Coal and Backup Generation: An Old Resource Regains Practical Significance

Coal remains a politically contentious yet market-demanded resource in countries where gas is expensive or limited. India is already demonstrating how quickly the energy system can revert to reliability as a priority: with rising summer demand and increasing gas prices, coal generation becomes a backup mechanism. This is an important signal for other developing markets as well.

In the short term, coal and backup thermal generation fulfill three functions:

  • Mitigating the risk of outages during peak load;
  • Replacing some expensive gas generation;
  • Providing systems with time to adapt to the growing share of RES.

For the ESG agenda, this is an inconvenient but real fact: during periods of external shock, the energy market primarily opts for reliability and physical availability of fuel.

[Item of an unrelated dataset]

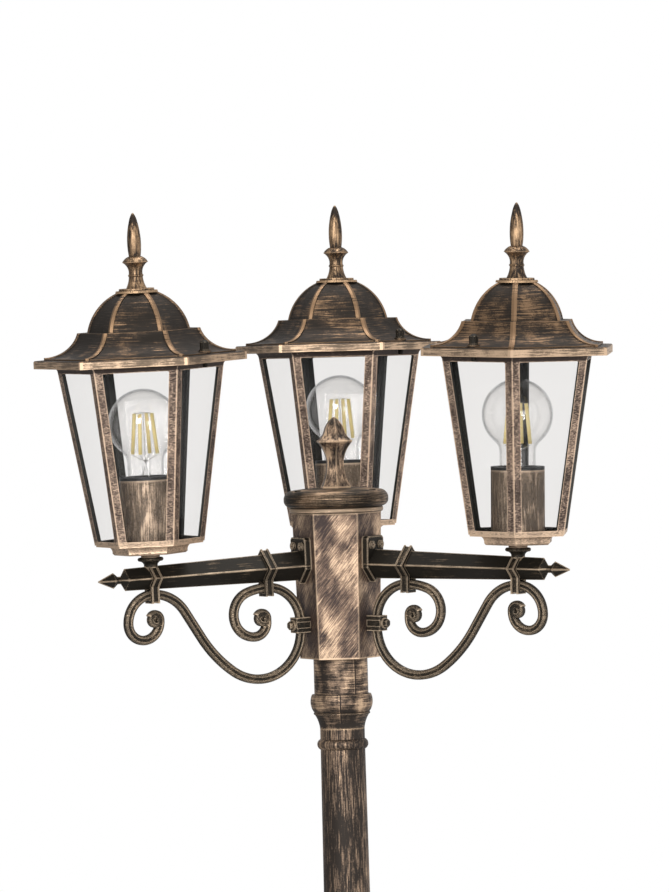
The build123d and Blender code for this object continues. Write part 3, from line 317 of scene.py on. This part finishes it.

What This Means for Investors and Energy Sector Participants on April 15

As of April 15, 2026, the global energy sector remains in a state of high uncertainty, yet the market logic is becoming clearer. Oil and gas are acquiring a risk premium, petroleum products and refineries are benefiting from limited supplies, Europe is closely monitoring UGS and LNG situations, Asia remains the key price nerve, and electricity, RES, and coal are increasingly viewed as elements of a single energy security system.

Key Indicators for the Coming Days:

  • Supply dynamics through Middle Eastern routes;
  • New signals from the IEA and OPEC+ regarding the physical oil balance;
  • Gas injection rates in Europe and the status of the LNG market;
  • Refinery margins for diesel, gasoline, and jet fuel;
  • Reactions from electricity generation and coal plants to rising fuel prices.

For the global energy sector, this is not merely another wave of volatility. This is a phase in which access to physical raw materials, flexible logistics, diversification of fuel sources, and the ability to quickly adjust energy balances will determine market leaders in oil and gas, energy, RES, coal, petroleum products, and refining in the coming weeks.